蕎麦(そば)
蕎の麦(ムギ)の意味。ムギと同じく穀物のひとつと考えられていた。「蕎」という字に含まれる「喬」という文字には高いという意味があるので、背の高いムギという意味だったのかもしれない。
蕎麦という言葉がいつごろから使われていたのかはわからないが、中国は梁の時代(5〜6世紀)の文献に「蕎麦」の文字が見られるという。また詩人の白居易(772〜846年)は「月明蕎麦花如雪」と詠んでいる。月は明るいし蕎麦の花は雪みたいだなぁという意味。
日本では養老六年(722年)に元正天皇が「晩禾・蕎麦・大麦・小麦」を植えるようにと詔を出したと『続日本紀』にある。これが記録に残っているものとしてはかなり古い例ではないかと思うが、それ以前にも知られていたはずである。
また、延喜十十八年(918年)『本草和名』に被牟岐(そばむぎ)という表記でソバがとりあげられている。
黒麦(くろむぎ)
ソバの古名。ソバは麦の仲間で黒いものだと考えられていたのだろう。延長八年(930
年)『倭名類聚抄』に久呂無木という表記がある。
稜(そば)
角張っていること。ソバとの関係はよくわからないがソバもまた角張った実をつける。「優婆塞が行ふ山の椎が本あな稜稜し床(とこ)にしあらねば」(『宇津保物語』菊の宴)。
稜栗(そばぐり)
ブナの木のこと。実に角があるのでそう呼ばれる。
「蕎麦」を日本でソバと呼ぶのは実に稜(そば)があるためだろうか。学名でもソバ属のことをブナの実に似た麦と呼んでいる。偶然にしてはできすぎた一致。
蕎麦の木 または 稜の木(そばのき)
ブナの木の古い名前。
また、カナメモチの古名でもあるが( インフォシーク・大辞林
)どのあたりが「稜」なのかよくわからない(参考>植物園へようこそ・ベニカナメモチ)。
Fagopyrum esculentum
ソバの学名。fagopyrum はブナの実に似たムギという意味。esculentum
は食用になるということ。
Fagopyrum tartaricum
ダッタンソバの学名。tartaricum はタタール(ダッタン)の、という意味。
Fagopyrum cymosum
シャクチリソバ(シュクコンソバ)の学名。cymosum
は集散花序の、という意味だと思う。集散花序というのはごくごく大ざっぱに説明すれば小さな花が集まって花穂を作るもののことだが、厳密にはさまざまな形態があって説明しにくい。
buckwheat
ソバを意味する英語。
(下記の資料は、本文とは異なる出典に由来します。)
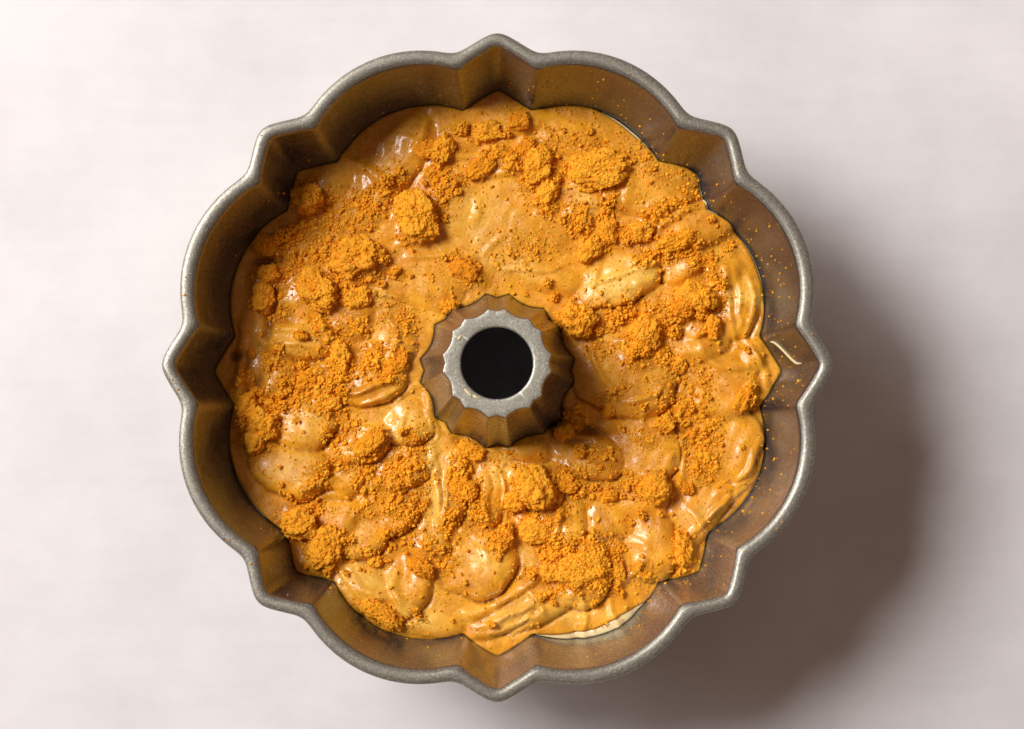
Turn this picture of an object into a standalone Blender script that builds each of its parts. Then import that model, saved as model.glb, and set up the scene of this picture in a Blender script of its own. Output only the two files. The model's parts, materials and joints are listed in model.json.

wheat はムギのこと。buck
は跳ねる、もしくは 雄 という意味だが、どちらなのかよくわからない。
シャクチリソバ(赤地利蕎麦)
草も木も生えないような荒れ地に便利ということで、どこにでも生える丈夫なソバという意味。
蕎麦滓(そばかす)
顔にできるごく小さな茶色の斑点。雀斑と書くことが多い。真夏の太陽をあびると増えるため夏日斑(かじつはん)、スズメの卵の模様に似ていることから雀卵斑(じやくらんはん)ともいう。
思春期の少女にできることが多く、そばかすのある女の子といえば、健康的で明るい子といった印象がある。アニメ『キャンディ・キャンディ』の主題歌にも「そばかすなんて、気にしないわ」と歌われている。
蕎麦殻(そばがら)
ソバ粉をとったあとに残る固くて黒い殻のこと。軽くてしっかりしているので枕に詰めるなどして使う。これのことを蕎麦滓ともいう。
蕎麦祖神、蕎麦天皇
天正天皇のこと。大規模な蕎麦の栽培を行ったことから。